Does the world need nuclear energy? - TED Debate

bcglorf says...

Your solution to any problem is no solution at all, just criticize anyone for offering an alternative.

Funny, I got the impression you were the one opposing nuclear power as a solution. It seems your criticism of every solution is to define it as part of the problem.

Solar panels are not more toxic than nuclear power, and their production would not cause ecologic disasters the likes of which we're seeing in the gulf.

And I never said any of that. I called you out for claiming that solar panels are clean and tidy compared to nuclear, and safe from systematic problems that come with major corporations cutting corners on a massive scale. The most efficient solar cells today contain heavy metals in them like cadmium. If you replace the world's current electric capacity with nothing but solar panels, the disposal of old panels will NOT be a problem one can ignore. The temptation to save costs by disposing of them cheaply and ignoring contamination will be as great as it is with any other industry you decry today. Sure, the disposal is a problem that can be easily handled, but so is the disposal of old nuclear fuel...

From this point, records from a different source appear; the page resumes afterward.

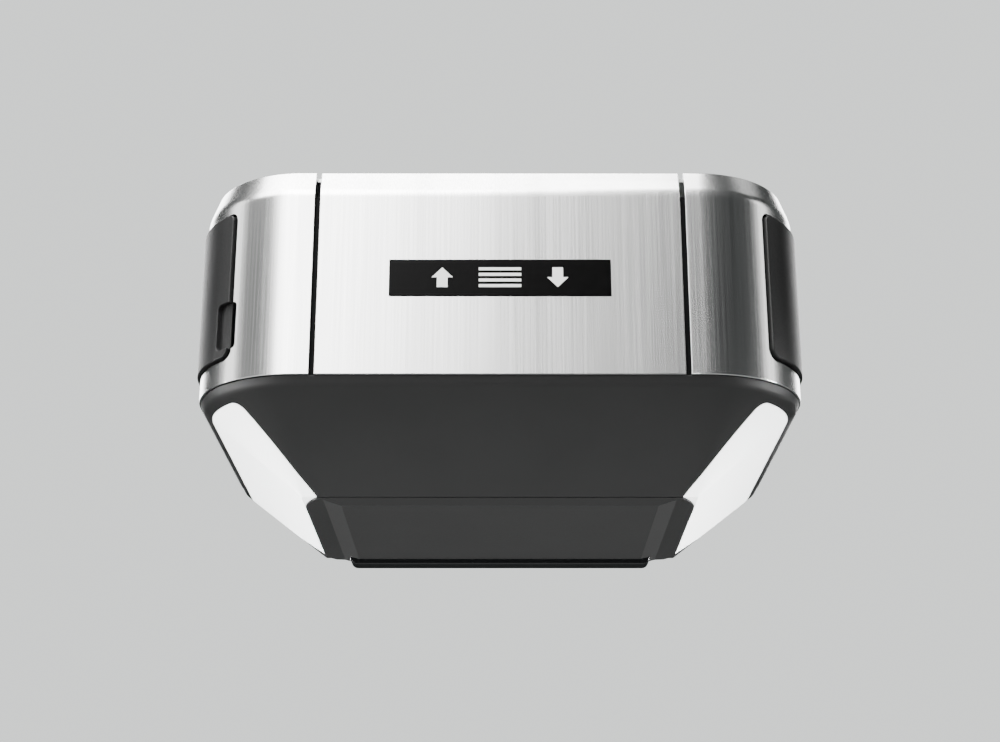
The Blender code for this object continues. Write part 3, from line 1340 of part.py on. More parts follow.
def build_gland():
    """Power cord gland in the rear panel. The cord itself is left out."""
    r = GLAND_DIAMETER / 2
    bore = GLAND_BORE / 2
    profile = [
        (bore, REAR_INNER - 8),
        (r, REAR_INNER - 8),
        (r, REAR + FIT),
        (r + 2.5, REAR + FIT),
        (r + 2.5, REAR + 3),
        (bore + 2.6, REAR + 6.5),
        (bore, REAR + 6.5),
    ]
    make_object("cord_gland", turned(profile, "Y", (GLAND_X, 0, GLAND_Z), 28), "black_plastic")


def build_battery():
    """Sealed 12 V backup battery, on a shallow tray just inside the side door."""
    left = -HALF_WIDTH + BATTERY_SIDE
    side_middle = (FRONT + FRONT_RADIUS + REAR - REAR_RADIUS) / 2
    front = side_middle - BATTERY_AHEAD - BATTERY_LENGTH / 2
    top = CHASSIS_BASE - BATTERY_TOP
    low = (left, front, top - BATTERY_HEIGHT)
    high = (left + BATTERY_WIDTH, front + BATTERY_LENGTH, top)
    battery = make_object("battery", soft_block(low, high, 3), "battery_grey")
    for i, x in enumerate((left + 12, left + BATTERY_WIDTH - 12)):
        spade = block((x - 3, front + 6, top - 1), (x + 3, front + 14, top + 6))
        boolean(battery, f"battery_terminal_{i + 1}", spade, "UNION")
    wall = TRAY_WALL
    tray_low = (low[0] - 1, low[1] - wall - 1, low[2] - wall - FIT)
    tray_high = (high[0] + wall + 1, high[1] + wall + 1, low[2] + 10)
    tray = make_object("battery_tray", block(tray_low, tray_high), "black_plastic", smooth=False)
    room = block((low[0] - 9, low[1] - 1, low[2] - FIT), (high[0] + 1, high[1] + 1, low[2] + 30))
    boolean(tray, "cut_battery_room", room)


# ---- the whole opener ----------------------------------------------------------------------------


def clear_scene():
    """Removes every object that was there before."""
    for old in list(bpy.data.objects):
        bpy.data.objects.remove(old, do_unlink=True)


def main():
    clear_scene()
    build_front_panel()
    build_badge()
    for side in ("left", "right"):
        build_wrap(side)
        build_lens(side)
        build_led_board(side)
        build_hanger(side)
    build_inner_frame()
    build_battery_door()
    build_hinge_pin()
    build_side_cover()
    build_rear_panel()
    build_belly_cover()
    build_bottom_tray()
    build_sensor_window()
    build_chassis()
    build_saddle()
    build_worm_wheel()
    build_output_shaft()
    build_bushing("output_bush_upper", LID_TOP - LID_THICK - BUSH_FLANGE - FIT, LID_TOP - FIT, False)
    build_bushing("output_bush_lower", BOX_BASE - 1, BOX_BASE + GEARBOX_WALL + BUSH_FLANGE + FIT, True)
    build_worm_shaft()
    build_bearing("worm_bearing_inner", WORM_HALF_LENGTH + FIT)
    build_bearing("worm_bearing_outer", -(WORM_HALF_LENGTH + FIT + BEARING_WIDTH))
    build_bearing("motor_bearing", MOTOR_END)
    build_gearbox()
    build_gearbox_lid()
    build_sprocket()
    build_sprocket_clip()
    build_sprocket_cover()
    build_travel_gears()
    build_travel_module()
    build_motor()
    build_rpm_wheel()
    build_buttons()
    build_terminals()
    build_logic_board()
    build_board_parts()
    build_gland()
    build_battery()


main()
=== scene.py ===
"""Looks of a ceiling-hung garage door opener head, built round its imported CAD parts."""

import json
import math

import bmesh
import bpy
from mathutils import Matrix, Vector


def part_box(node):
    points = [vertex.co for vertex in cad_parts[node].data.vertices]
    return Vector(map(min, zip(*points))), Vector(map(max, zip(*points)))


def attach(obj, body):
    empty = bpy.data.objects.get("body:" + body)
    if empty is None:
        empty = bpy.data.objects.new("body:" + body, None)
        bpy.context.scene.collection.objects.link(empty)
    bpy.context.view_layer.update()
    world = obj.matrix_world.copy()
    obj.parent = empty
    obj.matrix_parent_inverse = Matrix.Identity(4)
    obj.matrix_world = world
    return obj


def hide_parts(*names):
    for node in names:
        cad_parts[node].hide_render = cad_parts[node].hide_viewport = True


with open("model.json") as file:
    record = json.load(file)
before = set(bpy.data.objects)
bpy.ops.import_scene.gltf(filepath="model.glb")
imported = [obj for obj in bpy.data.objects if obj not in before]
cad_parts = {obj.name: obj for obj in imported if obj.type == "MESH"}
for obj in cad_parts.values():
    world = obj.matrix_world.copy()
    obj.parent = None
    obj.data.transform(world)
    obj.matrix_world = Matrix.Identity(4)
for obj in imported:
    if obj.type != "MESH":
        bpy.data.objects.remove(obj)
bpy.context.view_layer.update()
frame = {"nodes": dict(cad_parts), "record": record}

MM = 0.001
SEAT_SINK = 0.05 * MM

# ---- places read from the frame, metres ----------------------------------------------------------

WRAP_LOW, WRAP_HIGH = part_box("wrap_right")
HALF_WIDTH = WRAP_HIGH.x
FRONT = WRAP_LOW.y
REAR = WRAP_HIGH.y
BAND_BASE = WRAP_LOW.z
BAND_TOP = WRAP_HIGH.z
PANEL_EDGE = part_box("front_panel")[1].x
DOOR_LOW, DOOR_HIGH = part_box("battery_door")
HULL_LOW, HULL_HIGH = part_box("belly_cover")
TRAY_LOW, TRAY_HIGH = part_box("bottom_tray")
BADGE_LOW, BADGE_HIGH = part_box("badge_plate")

# ---- sizes of the surface detail, metres ---------------------------------------------------------

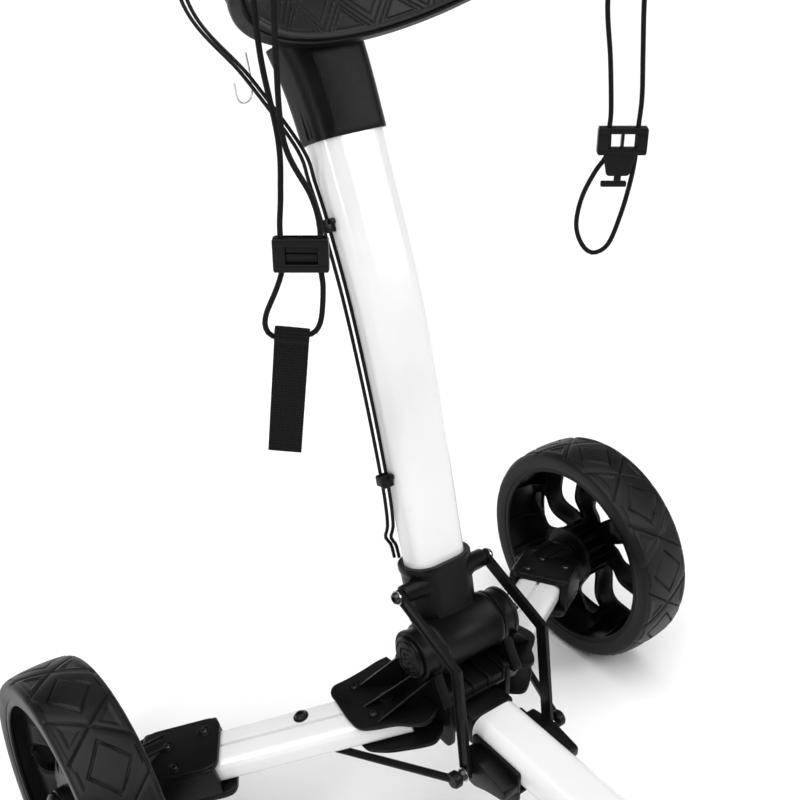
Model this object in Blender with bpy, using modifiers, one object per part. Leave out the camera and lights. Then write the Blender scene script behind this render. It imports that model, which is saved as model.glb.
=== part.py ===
"""Three-wheel golf push cart with a one-motion fold, modelled as separate pieces.

Frame: +Z up, -Y towards the front wheel, +X towards the cart's left, metres.
Everything is drawn about the rear axle (y = 0) and the ground (z = 0); the last
step slides the whole cart along Y so that the origin lies under its middle.
"""
import math

import bmesh
import bpy
import numpy as np
from mathutils import Matrix, Vector

# ---------------------------------------------------------------- driving sizes
GAP = 0.0003                    # clearance between pieces that touch
RUN = 0.0004                    # clearance around a turning shaft

WHEEL_R = 0.130                 # rear tyre, crown radius
TYRE_W = 0.066                  # rear tyre, width
TRACK_HALF = 0.3177             # middle of a rear tyre from the centre plane
TYRE_T = 0.020                  # depth of the tyre from crown to rim
CROWN = 0.0026                  # how far the tread crowns over its shoulders
RIM_WALL = 0.006
AXLE_R = 0.007
HUB_R = 0.020
SPOKES = 7
WHEEL_STEPS = 24                # facets round a wheel
LOCK_HOLES = 4                  # holes that the parking pin drops into
LOCK_R = 0.024                  # radius of the ring of lock holes

FRONT_WHEEL_R = 0.115
FRONT_TYRE_W = 0.052
FRONT_AXLE_Y = -0.660
FORK_Y = FRONT_AXLE_Y + FRONT_WHEEL_R + 0.035   # end of the front arm, in the fork's crown

FOLD_Y, FOLD_Z = -0.142, 0.259      # main fold axle
FRONT_PIVOT_Y, FRONT_PIVOT_Z = -0.155, 0.180    # front arm's pivot
CRANK_Y, CRANK_Z = -0.119, 0.311    # upper link bolts, on the mast sleeve
BEND_Y, BEND_Z = -0.200, 0.281      # corner of the dog-leg links
PIN_Y, PIN_Z = -0.217, 0.175        # lower link pins, on the front bracket
LINK_X = 0.0475                     # inner face of a link
LINK_T = 0.004
LINK_W = 0.013
BOLT_R = 0.0037

CHEEK_X = 0.036                 # outer face of the knuckle
CHEEK_T = 0.007
BOSS_R = 0.024
BOSS_X = 0.0540                 # outer face of a side bracket's boss

MAST_W_LOW, MAST_W_HIGH = 0.056, 0.064
MAST_D_LOW, MAST_D_HIGH = 0.036, 0.040
MAST_WALL = 0.002
MAST_FOOT = (-0.1135, 0.295)        # y, z where the mast's axis starts
MAST_TOP_Z = 0.730
LEAN_LOW, LEAN_HIGH = math.radians(16.0), math.radians(25.0)
LEAN_Z0, LEAN_Z1 = 0.46, 0.62       # the mast bends between these heights

ARM_W = 0.048
ARM_H = 0.025
ARM_WALL = 0.002
ARM_CLEAR = 0.005               # between an arm's round end and the knuckle
ARM_PIVOT = (CHEEK_X + ARM_W / 2 + ARM_CLEAR, -0.128, 0.1888)   # left arm's pivot, on its axis
ARM_TIP = (TRACK_HALF - 0.05782, -0.0032, WHEEL_R - 0.0048)     # outer end of the left end bracket
ARM_REACH = Vector(ARM_TIP) - Vector(ARM_PIVOT)
ARM_DIR = ARM_REACH.normalized()        # along the left arm, outwards
PLATE_T = 0.004
TIE_U, TIE_V = 0.0845, 0.010        # tie rod's bolt on the arm
TIE_R = 0.0038
TIE_DROP = 0.0090               # the rod runs this far under the arm, clear of the lower plate
TIE_EYE_R = 0.0075
BRACKET_U1 = ARM_REACH.length       # end bracket, from the arm's pivot
BRACKET_U0 = BRACKET_U1 - 0.077
ARM_END = BRACKET_U1 - 0.028
BRACKET_W, BRACKET_H = 0.066, 0.040
AXLE_BOSS_R = 0.021             # boss round the axle, on the end bracket
PIN_BOSS_R = 0.0085             # boss round the parking pin
PIN_R = 0.0040

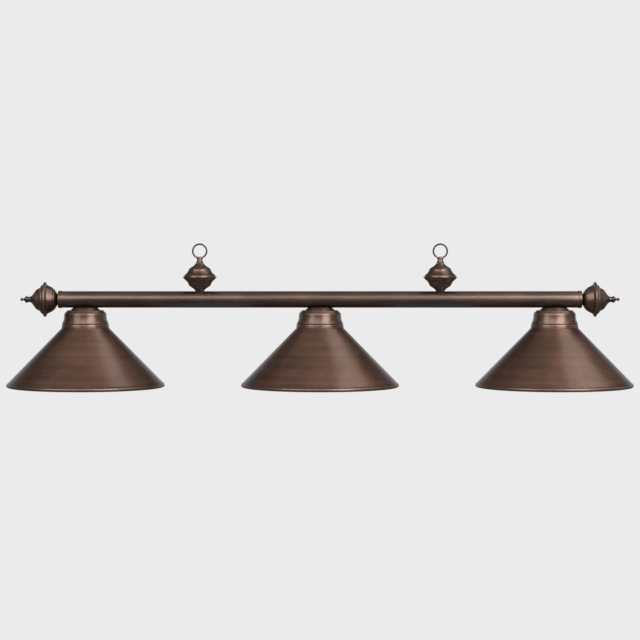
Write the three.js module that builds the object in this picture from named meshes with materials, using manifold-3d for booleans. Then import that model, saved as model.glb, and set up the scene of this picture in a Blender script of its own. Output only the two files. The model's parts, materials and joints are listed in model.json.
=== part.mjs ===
// Three-shade pool table light: a straight steel bar hung from two loops, with three spun cone shades
// below it.
//
// Millimetres, +Z up, X along the bar. The origin lies midway between the two hanging loops, at the height
// where a chain link bears on the inside top of each loop. Pieces that meet keep a gap of GAP between them.
import * as THREE from "three";
import { mergeVertices } from "three/addons/utils/BufferGeometryUtils.js";
import Module from "manifold-3d";

const wasm = await Module();
wasm.setup();

// Driving dimensions.
const OVERALL_LENGTH = 1524; // 60 in, across the two outer shades
const SHADE_DIAMETER = 384; // 15 in, and its rolled edge
const SHADE_PITCH = (OVERALL_LENGTH - SHADE_DIAMETER) / 2;
const HANGER_PITCH = 584;
const BAR_LENGTH = 1272; // over the end caps' outer faces
const BAR_RADIUS = 20;
const BAR_WALL = 1.6;
const BAR_AXIS_Z = -132; // below the inside top of the loops
const SHEET = 1.2; // spun and stamped covers
const SHADE_SHEET = 1.0;
const GAP = 0.3;

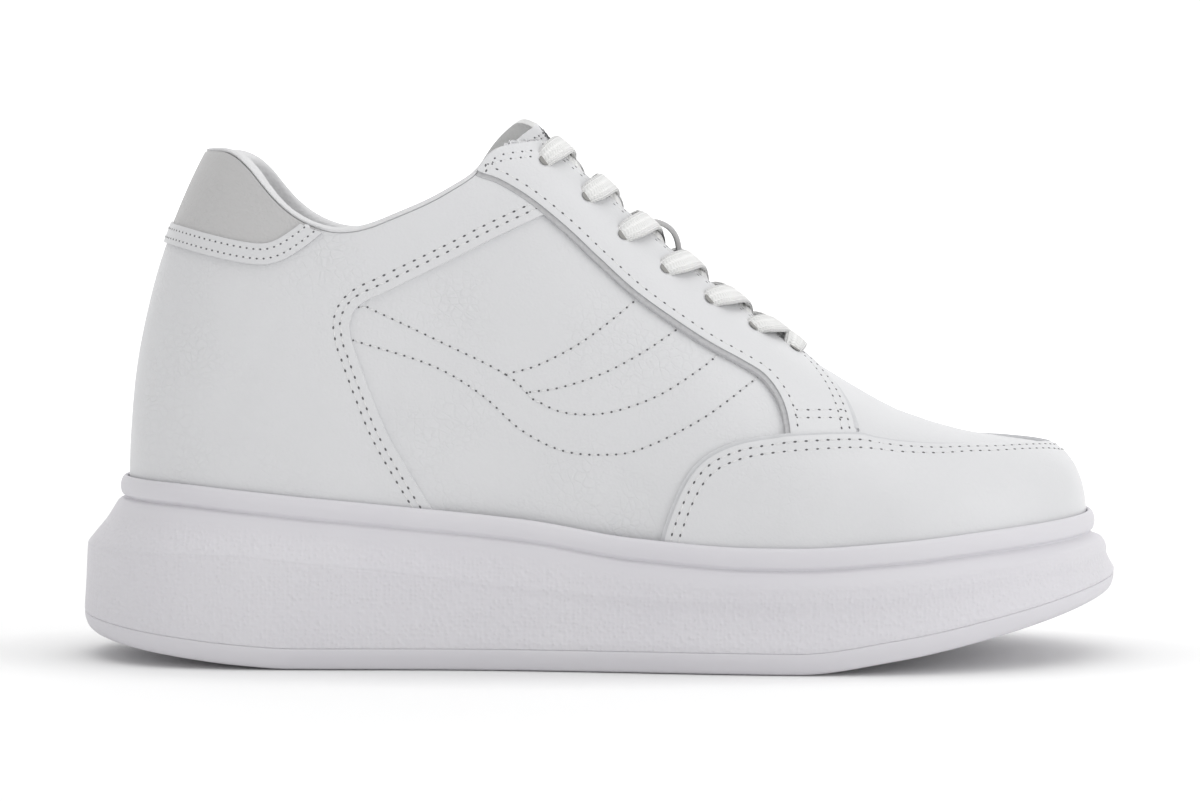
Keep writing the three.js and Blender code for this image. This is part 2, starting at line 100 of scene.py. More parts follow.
# The paper glows a little: from just outside the shoe's own shade, and more towards the far sweep.
SHADE_LENGTH, SHADE_WIDTH = 0.155, 0.062  # half sizes of the shade on the floor
glows = []
for squeeze, near, far, strength in (
    ((1 / SHADE_LENGTH, 1 / SHADE_WIDTH, 0), 0.85, 1.35, 0.2),
    ((1, 1, 1), 0.3, 1.3, 0.39),
):
    scaled = add_node(tree, "ShaderNodeVectorMath", {0: place, 1: squeeze}, operation="MULTIPLY").outputs[0]
    far_off = add_node(tree, "ShaderNodeVectorMath", {0: scaled}, operation="LENGTH").outputs["Value"]
    limits = {0: far_off, 1: near, 2: far, 3: 0.0, 4: strength}
    glows.append(add_node(tree, "ShaderNodeMapRange", limits).outputs[0])
total = add_node(tree, "ShaderNodeMath", {0: glows[0], 1: glows[1]}, operation="ADD")
tree.links.new(total.outputs[0], shader.inputs["Emission Strength"])
floor.data.materials.append(floor_paint)

bpy.context.scene.world = bpy.data.worlds.new("sky")
bpy.context.scene.world.use_nodes = True
sky = bpy.context.scene.world.node_tree.nodes["Background"]
sky.inputs["Color"].default_value = (1, 1, 1, 1)
sky.inputs["Strength"].default_value = 0.56
bpy.context.scene.view_settings.view_transform = "Standard"

for place, size, power in (((1.0, -0.5, 0.5), 0.8, 2.6), ((0.1, -0.15, 1.5), 1.8, 10.0)):
    bpy.ops.object.light_add(type="AREA", location=place)
    lamp = bpy.context.object
    lamp.data.size = size
    lamp.data.energy = power
    lamp.rotation_euler = (LIT_POINT - Vector(place)).to_track_quat("-Z", "Y").to_euler()

bpy.ops.object.camera_add(location=(0, -1.0383, 0.130))
camera = bpy.context.object
camera.rotation_euler = (SEEN_POINT - camera.location).to_track_quat("-Z", "Y").to_euler()
camera.data.lens = 108.5
camera.data.sensor_width = 36
bpy.context.scene.camera = camera


# ---------------------------------------------------------------- upper
# The lasted wall of vamp and quarters, in coated white leather. Its skin is a loft round the shoe: each
# station is a curve from the foot line to the crest of the instep. Every panel is laid on this skin.

MM = 0.001
CENTRE_Y = 1.65  # the shoe's middle line stands this far from the last's
WALL = 2.4
CUP_DEPTH = 6.7  # the wall's foot stands this far below the rim of the sole


def table(columns, rows):
    """Named columns of a table written row by row."""
    return {name: np.array([row[i] for row in rows], float) for i, name in enumerate(columns.split())}


# Back of the heel to toe tip. Both sides share a row. Millimetres, apart from the exponents flat and lean.
stations = table(
    "foot_x foot_out foot_in crest_x crest_y crest_half crest_z flat lean bulge ledge wall edge",
    [
        [-134.2, 0, 0, -101.5, 0, 0, 160, 1.0, 2.35, 0.56, 13.3, 14.2, 10],
        [-130.2, -15, 15, -99.5, 0, 10.5, 160, 1.0, 2.35, 0.56, 12.9, 13.8, 9.8],
        [-119.5, -27, 26.5, -94, 0, 19, 160, 1.0, 2.25, 0.56, 11.4, 12.5, 9],
        [-102.5, -33.6, 32.5, -85, 0, 25, 160, 1.0, 2.1, 0.58, 9.2, 10.6, 7.6],
        [-80, -36, 33.5, -72, 0, 27.5, 160, 1.05, 2.0, 0.6, 7.6, 9.3, 6.8],
        [-57, -36.8, 32.8, -55, 0, 26, 160, 1.2, 2.0, 0.64, 6.8, 8.6, 6.3],
        [-34, -38, 31.6, -37, 0.5, 17.5, 160, 1.7, 1.8, 0.68, 6.4, 8.2, 6],
        [-12, -40.5, 32, -21, 1.75, 1.75, 148.6, 3.1, 1.7, 0.74, 6.2, 8, 5.8],
        [8, -43.6, 34.6, 5, 1.5, 0, 127.5, 3.1, 1.7, 0.8, 6, 7.8, 5.6],
        [28, -47, 38.8, 27, 1.5, 0, 108.5, 2.9, 1.8, 0.86, 5.8, 7.6, 5.4],
        [48, -49.6, 43.4, 48, 1.5, 0, 92.5, 2.6, 1.9, 0.92, 5.7, 7.6, 5.2],
        [68, -50.3, 46.6, 67.5, 1.6, 0, 80, 2.3, 2.1, 0.98, 5.8, 7.8, 5.2],
        [88, -48.2, 46.3, 86, 2, 0, 69.6, 2.3, 2.3, 0.98, 6, 8, 5.2],
        [108, -41, 42, 102, 2.8, 0, 64.1, 2.5, 2.5, 0.93, 6.3, 8.4, 5],
        [124.5, -29, 32.5, 112, 3.8, 0, 62, 2.7, 2.7, 0.86, 6.8, 8.9, 4.6],
        [135.3, -13.5, 20, 117.2, 4.1, 0, 61.1, 2.8, 2.8, 0.8, 7.2, 9.2, 4.2],
        [139.1, 4, 4, 118.8, 4.1, 0, 60.9, 2.8, 2.8, 0.78, 7.3, 9.3, 4],
    ],
)
TOE = len(stations["foot_x"]) - 1  # station of the toe tip
ROUND = 2 * TOE  # stations all round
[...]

"One nuclear plant creates thirty to forty tons of waste per year. That waste is deadly for tens of thousands of years."

When you say 'deadly', I say 'useful'. Here in Canada we run our nuclear reactors on fuel rods made from American nuclear 'waste'. Simply put, any waste that still has high radioactivity is also still useful as a power source. It's not waste to be stored for eons, it's future fuel being stored for later use.

"Each house could have its own solar cells and supply its own energy."

Right, and your the one suggesting we trust Bubba not to dump his cadmium filled solar panels in his backyard somewhere to save a few bucks.

Both solar and nuclear have their own issues, but we have methods of handling those problems for nuclear already, today. For solar the biggest unsolved problem is that they just don't work well enough at a reasonable price. Maybe someday they'll improve enough to supplement the nuclear delivered base load, but until then nuclear is a very desirable replacement for coal and oil.

Does the world need nuclear energy? - TED Debate

messenger says...

1. One point that was vastly un underlined, was that if this is a debate about how to combat global warming without reducing our electricity consumption, how long it would take for the coal-replacing energy source to go live is vitally important. If we indeed would have to wait close to 20 years for the nuclear plants to be built, that's too long. At the very least, we need both to be built immediately, and when the nukes go live, then we can decide if we still want the other.

2. A point that amazingly wasn't mentioned at all by the anti- side is the environmental damage caused by irresponsible uranium mining.

3. The most irresponsible point was when the pro- guy compared one person's lifetime nuclear emissions to a 1GW plant's daily carbon emissions. The three problems:

* a person's power consumption is not equal to a 1GW power plant's output
* a human lifetime is not one day
* the environmental damage of captured nuclear waste by mass is not the environmental damage of released CO2 by mass

So comparing a Coke can to a railway train is meaningless.

Does the world need nuclear energy? - TED Debate

Reefie says...

I love TED talks. One thing briefly touched on in the debate is how nuclear waste is now recycleable, and while there will always be some waste it is reassuring to know that existing stockpiles of waste are now beginning to be reprocessed.

Does the world need nuclear energy? - TED Debate

cybrbeast says...

>> ^lampishthing:

Does anyone else disagree with the characterisation of nuclear (fission) power as renewable?
I'm still for it but that annoys me.
Also, I'd like to see costs. I was always under the impression that nuclear power was cheaper.


Seeing as how much there is, it is quite renewable:

How long can Uranium last for nuclear power ? 5 billion years at double current world electricity usage.

Breeder reactors can transmute non-fissile Uranium to fissile Uranium. So that means you can burn up almost all the Uranium. This includes all the so called nuclear waste. This can also be burnt in a similar process, leaving you with virtually no waste.